Aimed at the seemingly intractable challenges of the digital era, Sen. Amy Klobuchar’s (D-Minn.) “Antitrust Law Enforcement Reform Act” would create barriers to prevent consolidation across industries, not just in tech, but in any business that might be connected to “dominant digital platforms.” The legislation would have a prescriptive force, creating a presumption against certain mergers, whether they be in biotech or burgers.
Meanwhile, on the Republican side, Sen. Josh Hawley (R-Mo.) has rolled out a bill that looks even more severe, blocking some mergers and acquisitions outright. The “Trust-Busting for the Twenty-First Century Act” would ban any acquisitions by companies with a market cap of more than $100 billion. The act would also make it easier for the FTC to classify a company’s behavior as anti-competitive, and then extract penalties (including profits) based on that behavior.
And it’s not just the Federal government. Several states have proposed their own legislation to prevent and punish what they see as anti-competitive behavior. Arizona narrowly passed initial legislation that would prevent app store operators, specifically Apple and Google, from forcing developers to use their payment systems.
Meanwhile in New York State, the Twenty-First Century Anti-Trust Act (S933) includes a first-of-its-kind state merger notification of any deal in which the buyer would end up with more than $8 million in assets of the target. It would also create an “abuse of dominance” offense and give the N.Y. attorney general rulemaking authority — whether or not the company was based in New York.
These proposals have a long way to go before becoming law, but they demonstrate potentially significant antitrust adjustments coming.
Expanding antitrust view
The ripple effects will be profound, affecting transportation, communications, banking and healthcare companies. Incumbents looking to diversify their business are vulnerable, as are startups looking for profitable partners. Unhappy competitors who feel stymied may look to antitrust rules for remediation. And private equity moves to consolidate fledgling, fragmented industries will face tougher questions about overlap and industry concentration.
So, we are going to see antitrust being used in industries and in ways that haven’t been considered in many years, with views about market concentration expanding to encompass what used to be considered diverse or vertical markets. In fact, both Sen. Klobuchar’s and Sen. Hawley’s proposals specifically target consolidation across industries. Sen. Hawley’s $100 billion ban explicitly targets vertical acquisitions. It would certainly prevent deals like Facebook’s acquisition of WhatsApp or Google’s purchase of Fitbit.
It’s this expanded view that can scuttle what were once thought to be relatively uncontroversial deals. Witness what happened to the proposed $5.3 billion Visa acquisition of Plaid, which designs middleware to help banks work more easily with companies like Venmo.

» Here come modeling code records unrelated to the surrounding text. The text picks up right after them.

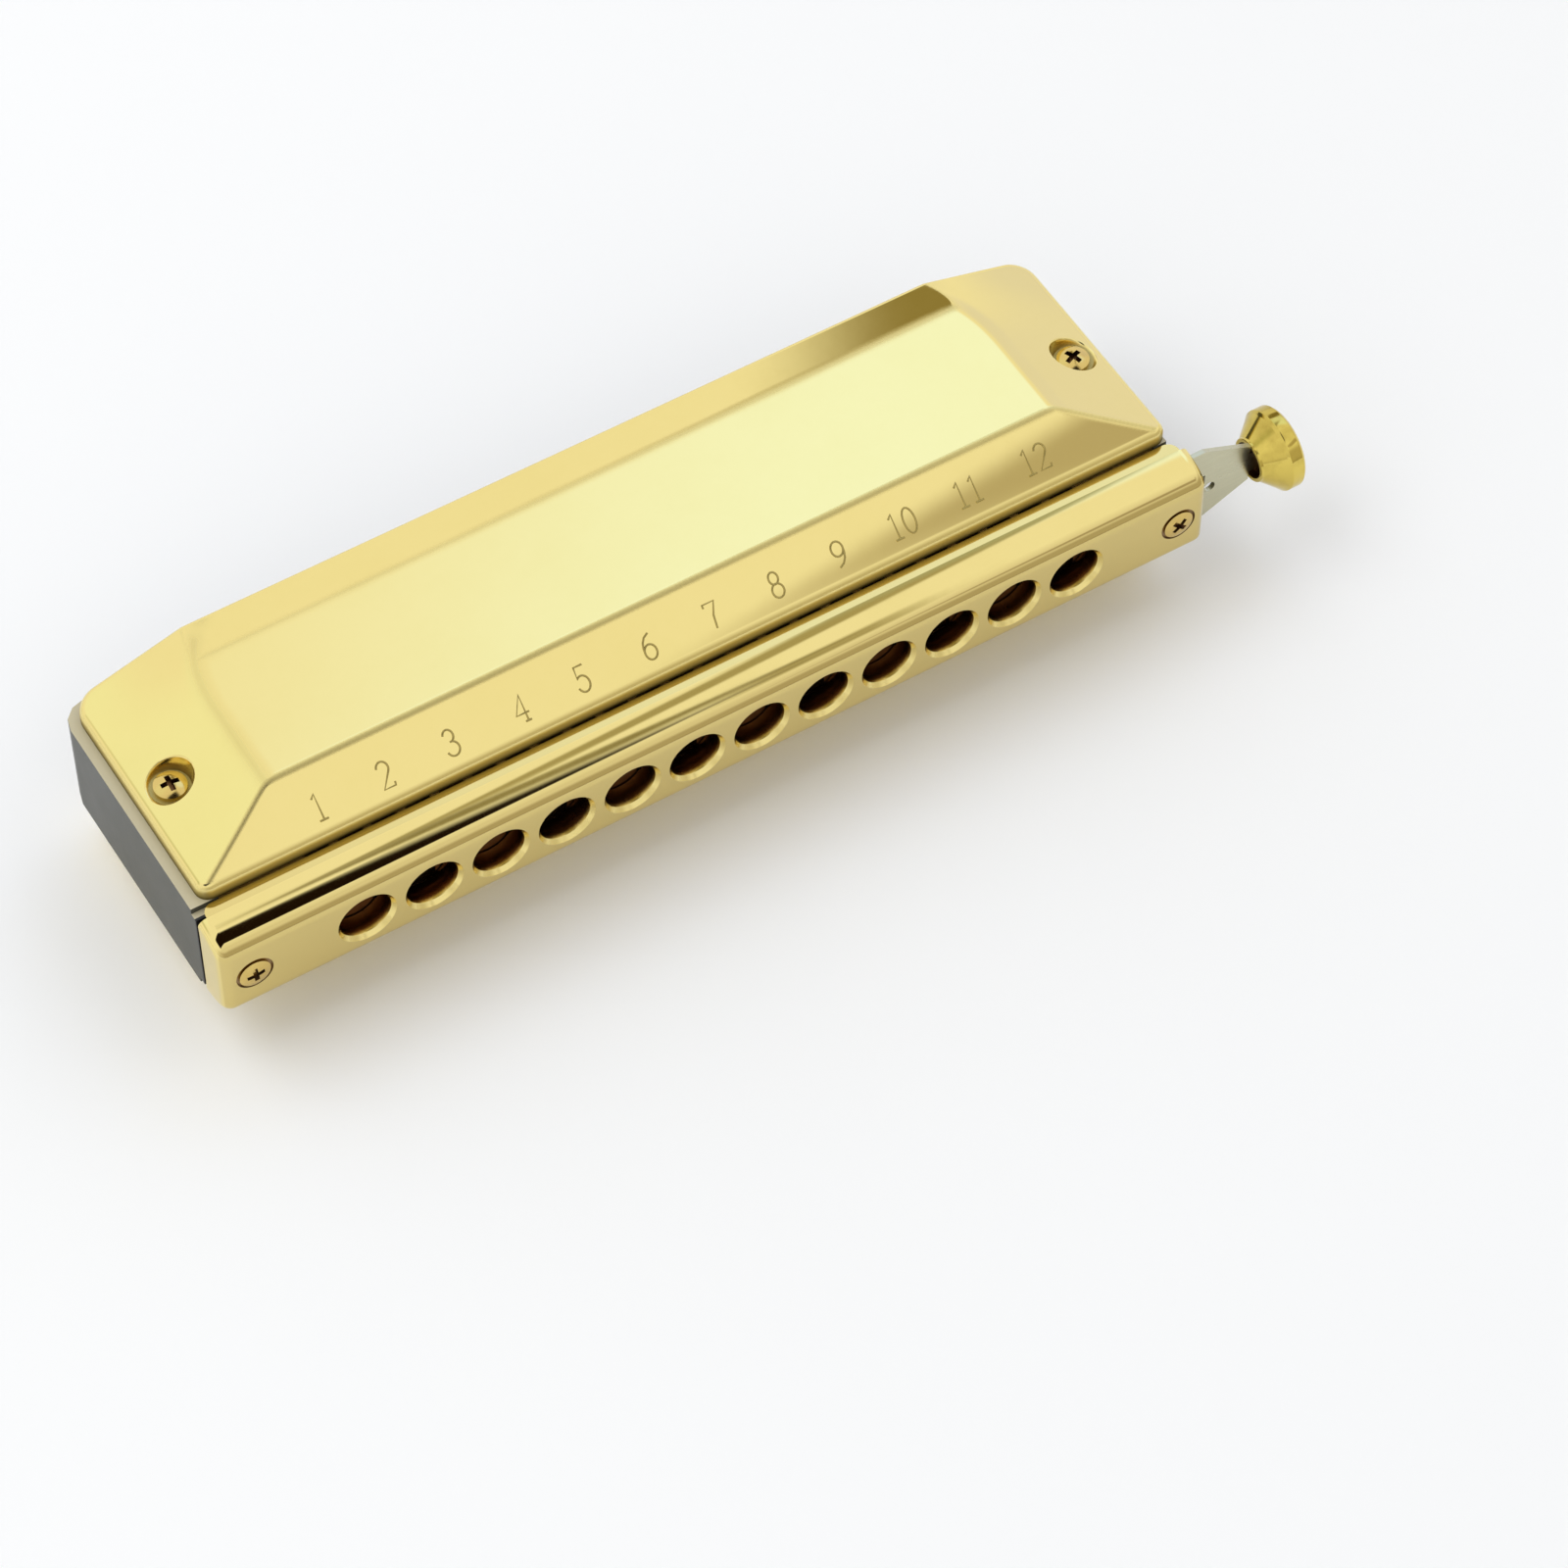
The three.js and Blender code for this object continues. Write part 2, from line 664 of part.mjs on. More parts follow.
function plate_screw_places() {
  const front = reed_plate_front + plate_screw_front_edge;
  const back = reed_plate_back - plate_screw_back_edge;
  return ends.flatMap((end) => [
    [end * plate_screw_reach, front],
    [end * plate_screw_reach * plate_screw_inner_share, back],
    [end * plate_screw_reach, back],
  ]);
}

// Every second reed lies on the outer face, riveted at its back end; the others lie inside
function reed_is_outside(reed) {
  return reed % 2 === 0;
}

function reed_slot_range(reed) {
  const front = reed_plate_front + reed_slot_front;
  return [front, front + slot_length(reed)];
}

function riveted_reed(reed, side) {
  const outside = reed_is_outside(reed);
  const [front, back] = reed_slot_range(reed);
  const face = outside ? half_height : comb_core_height / 2;
  const away = outside ? side : -side;
  const top = side * face + away * reed_thickness;
  const half = reed_slot_width / 2 - reed_side_gap;
  const range = outside
    ? [front + reed_side_gap, back + reed_pad_length]
    : [front - reed_pad_length, back - reed_side_gap];
  const x = reed_x(reed);
  const strip = block([x - half, x + half], range, [side * face, top]);
  const rivet_depth = outside ? back + reed_pad_length / 2 : front - reed_pad_length / 2;
  const sunk = Math.abs(side * face - away * reed_plate_thickness * rivet_sink_share);
  const proud = Math.abs(top + away * rivet_height);
  const profile = disc_profile(rivet_diameter / 2, Math.min(sunk, proud), Math.max(sunk, proud));
  return strip.add(upright(profile, rivet_sides, x, rivet_depth, side));
}

function reed_plate(side) {
  const inner = comb_core_height / 2;
  const body = block(
    [-reed_plate_half, reed_plate_half],
    [reed_plate_front, reed_plate_back],
    [side * inner, side * half_height],
  );
  const through = [inner - overrun, half_height + overrun];
  const slots = Array.from({ length: reed_count }, (_, reed) => block(
    [reed_x(reed) - reed_slot_width / 2, reed_x(reed) + reed_slot_width / 2],
    reed_slot_range(reed),
    through.map((height) => side * height),
  ));
  const screw_hole = disc_profile(plate_screw.shank / 2 + screw_clearance, ...through);
  const screw_holes = plate_screw_places().map(([x, depth]) =>
    upright(screw_hole, plate_screw.sides, x, depth, side));
  const cover_hole = disc_profile(cover_screw.shank / 2 + screw_clearance, ...through);
  const cover_holes = ends.map((end) =>
    upright(cover_hole, round_sides, end * cover_screw_reach, cover_screw_depth, side));
  const reeds = Array.from({ length: reed_count }, (_, reed) => riveted_reed(reed, side));
  return join([cut(body, [...slots, ...screw_holes, ...cover_holes]), ...reeds]);
}

function windsaver(reed, side) {
  const [front, back] = reed_slot_range(reed);
  const half = windsaver_width / 2;
  return block(
    [reed_x(reed) - half, reed_x(reed) + half],
    [front - windsaver_tip_length, back + windsaver_glue_length],
    [side * half_height, side * (half_height + windsaver_thickness)],
  );
}

// Covers

// The closed outer form of a cover, with every face moved inwards by the inset
function cover_form(side, inset) {
  const bend = half_height + cover_skirt_height;
  const crest = panel_height;
  const foot = half_height - (inset > 0 ? overrun : 0);
  const bend_radius = Math.max(cover_bend_radius - inset, 0);
  const crease_radius = Math.max(cover_crease_radius - inset, 0);
  const rim = crest - cover_rim_drop;
  const low = half_height - 2 * overrun;
  const lift = (points, radii) => {
    const moved = inset > 0 ? inset_outline(points, inset) : points;
    const rounded = round_outline(moved, radii, corner_steps);
    return rounded.map(([a, height]) => [a, side * Math.max(height, foot)]);
  };
  const cross_points = [
    [cover_front, low],
    [cover_front, bend],
    [panel_front, crest],
    [panel_back, crest],
    [cover_back, rim],
    [cover_back, low],
  ];
  const cross_section = lift(cross_points, [0, bend_radius, crease_radius, crease_radius, 0, 0]);
  const long_points = [
    [-cover_half, low],
    [-cover_half, bend],
    [-panel_half, crest],
    [panel_half, crest],
    [cover_half, bend],
    [cover_half, low],
  ];
  const long_radii = [0, bend_radius, crease_radius, crease_radius, bend_radius, 0];
  const long_section = lift(long_points, long_radii);
  const front_radius = Math.max(cover_front_corner_radius - inset, 0);
  const back_radius = Math.max(cover_back_corner_radius - inset, 0);
  const plan = round_outline(
    rectangle([inset - cover_half, cover_half - inset], [cover_front + inset, cover_back - inset]),
    [front_radius, front_radius, back_radius, back_radius],
    corner_steps,
  );
  const heights = [side * foot, side * (crest + overrun)].sort((a, b) => a - b);
  const whole = prism('x', cross_section, [-cover_half, cover_half])
    .intersect(prism('y', long_section, [cover_front, cover_back]))
    .intersect(prism('z', plan, heights));
  return cut(whole, ends.map((end) => corner_wedge(side, end, inset)));
}

// What lies above the sloping face between the panel's back corner, the rim's end and the back corner
function corner_wedge(side, end, inset) {
  const at = (x, depth, height) =>
    new THREE.Vector3(end * x, at_depth(depth), at_height(side * height));
  const panel_corner = at(panel_half, panel_back, panel_height);
  const rim_end = at(rim_half, cover_back, panel_height - cover_rim_drop);
  const back_corner = at(cover_half, cover_back, half_height + cover_skirt_height);
  const along = rim_end.clone().sub(panel_corner);
  const across = back_corner.clone().sub(panel_corner);
  const normal = along.cross(across).normalize();
  normal.multiplyScalar(Math.sign(normal.z) * side);
  const size = 2 * cover_half;
  const geometry = new THREE.BoxGeometry(size, size, size);
  geometry.translate(0, 0, size / 2 - inset);
  const up = new THREE.Vector3(0, 0, 1);
  geometry.applyQuaternion(new THREE.Quaternion().setFromUnitVectors(up, normal));
  geometry.translate(panel_corner.x, panel_corner.y, panel_corner.z);
  return to_solid(geometry);
}

// A disc at each of the two cover screws
function at_cover_screws(radius, from, to, side) {
  const profile = disc_profile(radius, from, to);
  return ends.map((end) =>
    upright(profile, round_sides, end * cover_screw_reach, cover_screw_depth, side));
}

function cover(side) {
  const outer = cover_form(side, 0);
  const inner = cover_form(side, cover_wall);
  const well = cover_seat_diameter / 2;
  const hole = cover_screw.shank / 2 + screw_clearance;
  const seats = at_cover_screws(well + cover_wall, cover_seat - cover_wall, panel_height, side);
  const shell = outer.subtract(cut(inner, seats));
  const wells = [
    ...at_cover_screws(well, cover_seat, panel_height + overrun, side),
    ...at_cover_screws(hole, half_height, panel_height, side),
  ];
  const opening = block(
    [-rim_half, rim_half],
    [cover_back - 2 * cover_wall, cover_back + overrun],
    [side * (half_height - overrun), side * (panel_height - cover_rim_drop - cover_rim_lip)],
  );
  return cut(shell, [...wells, opening]);
}

// Assembly

add_piece('mouthpiece', mouthpiece(), gold);
add_piece('slide_back_plate', slide_back_plate(), brass);
add_piece('comb', comb(), grey_plastic);
add_piece('slide', slide(), steel);
add_piece('slide_button', slide_button(), brass);
add_piece('slide_spring', slide_spring(), spring_steel);
add_piece('slide_bumper', slide_bumper(), rubber);

const end_words = [[-1, 'left'], [1, 'right']];
for (const [end, word] of end_words) {
  const screw = screw_in_depth(mouthpiece_screw, end * mouthpiece_screw_reach, 0);
  add_piece(`mouthpiece_screw_${word}`, screw, brass);
}

for (const [side, word] of [[1, 'upper'], [-1, 'lower']]) {
  add_piece(`${word}_reed_plate`, reed_plate(side), reed_brass);
  add_piece(`${word}_cover`, cover(side), gold);
  plate_screw_places().forEach(([x, depth], i) => {
    const screw = screw_in_height(plate_screw, x, depth, half_height, side);
    add_piece(`${word}_plate_screw_${i + 1}`, screw, brass);
  });
  for (const [end, end_word] of end_words) {
    const x = end * cover_screw_reach;
    const screw = screw_in_height(cover_screw, x, cover_screw_depth, cover_seat, side);
    add_piece(`${word}_cover_screw_${end_word}`, screw, brass);
  }
  for (let reed = 0; reed < reed_count; reed += 1) {
    if (reed_is_outside(reed)) continue;
    add_piece(`${word}_windsaver_${(reed + 1) / 2}`, windsaver(reed, side), valve_film);
  }
}

export default part;
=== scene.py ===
import math

import bmesh
import bpy
import numpy as np
from mathutils import Matrix, Vector


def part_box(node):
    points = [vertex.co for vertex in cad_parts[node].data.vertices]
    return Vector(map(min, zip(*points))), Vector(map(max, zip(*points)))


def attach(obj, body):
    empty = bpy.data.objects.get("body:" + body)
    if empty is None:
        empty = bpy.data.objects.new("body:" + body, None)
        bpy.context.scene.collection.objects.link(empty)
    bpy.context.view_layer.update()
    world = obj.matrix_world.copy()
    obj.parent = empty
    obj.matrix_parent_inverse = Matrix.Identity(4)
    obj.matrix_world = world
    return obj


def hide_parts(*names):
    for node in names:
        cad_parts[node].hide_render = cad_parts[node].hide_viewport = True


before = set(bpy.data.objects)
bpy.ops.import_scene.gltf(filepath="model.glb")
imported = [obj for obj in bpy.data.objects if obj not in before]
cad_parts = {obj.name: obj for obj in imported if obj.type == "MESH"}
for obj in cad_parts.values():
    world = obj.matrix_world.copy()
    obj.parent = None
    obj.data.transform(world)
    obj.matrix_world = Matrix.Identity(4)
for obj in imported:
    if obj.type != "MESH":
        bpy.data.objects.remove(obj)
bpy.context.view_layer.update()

# Lengths below are in millimetres. A depth is measured back from the mouthpiece's face, and a
# height from the middle plane of the comb, and place() turns them into the frame's metres.
MM = 0.001
TINY = 1e-9
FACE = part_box("mouthpiece")[0].y / MM
MIDDLE = (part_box("comb")[0].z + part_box("comb")[1].z) / 2 / MM
ENDS = (-1, 1)
SIDES = ((1, "upper"), (-1, "lower"))

HOLE_COUNT = 12
HOLE_PITCH = 9.2
HOLE_RADIUS = 3.55
HOLE_LIP = 0.45
HOLE_LIP_DEPTH = 0.6

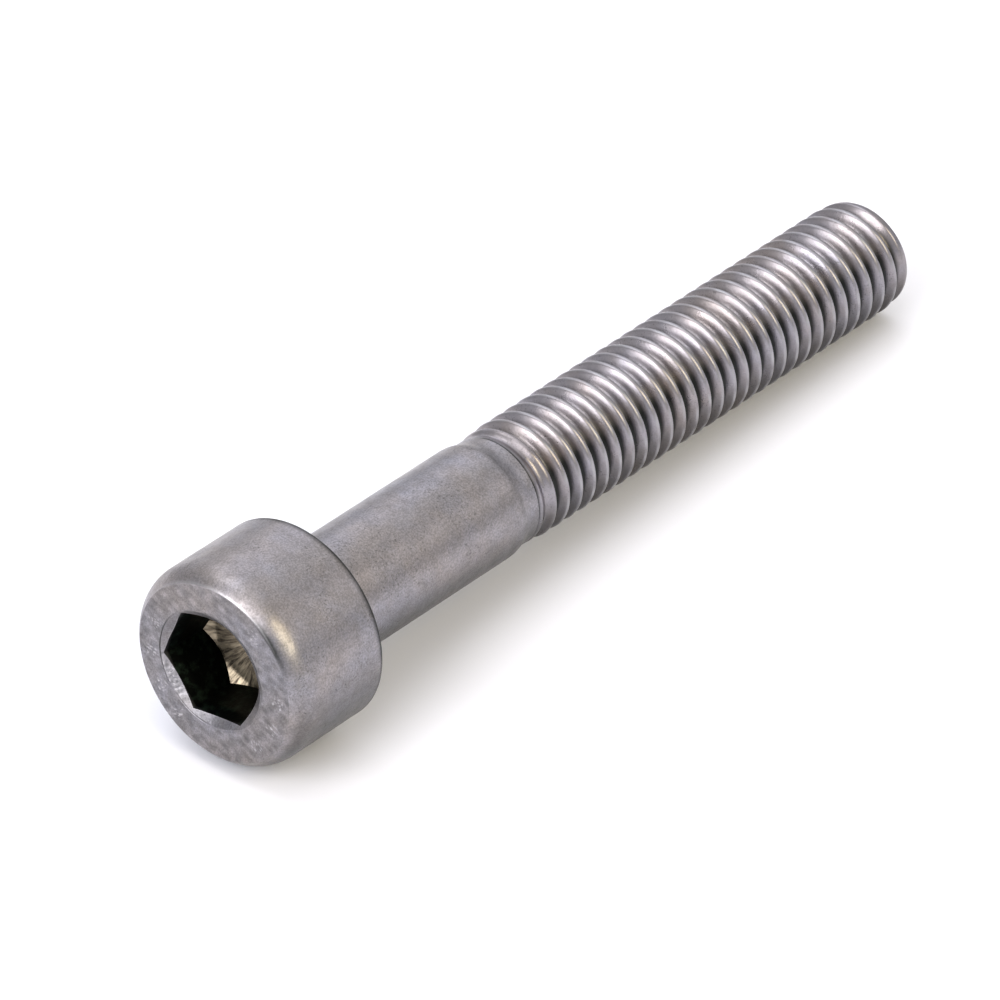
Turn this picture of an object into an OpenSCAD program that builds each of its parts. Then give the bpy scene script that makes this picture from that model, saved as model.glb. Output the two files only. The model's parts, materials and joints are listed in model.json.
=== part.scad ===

After more than 12 months of work on the deal, Visa abandoned the acquisition after the Department of Justice filed suit to block it on the grounds that it would “eliminate a nascent competitive threat.”
Forewarned is forearmed
From now on, proposed mergers will be examined in more detail than ever before, thus exposing businesses and investors to more risk.
So what to do? Companies still need to move forward and do the deals that make sense to their businesses. However, given the new antitrust scrutiny, they should also be proactive and not draw unnecessary attention to proposed mergers, for example, by particular business behaviors.
Businesses should also look more closely at their own industry in considering a deal. Is there a growing concentration of market share that could draw more regulator attention? Is there “nascent competition” that could be stifled? Can the proposed acquisition endure a protracted examination by authorities and still be worthwhile?
More than ever before, no matter what the proposed merger or acquisition may initially look like, companies will need to establish a pro-competition story beforehand that they can deliver to antitrust regulators. Part of that new narrative will involve explaining how a deal will benefit consumers — and how it can strengthen the competitive landscape. On the other side of the antitrust inflection point, companies need to adopt a new perspective to tell their stories.
Gary Zanfagna is an antitrust and competition partner at Paul Hastings LLP.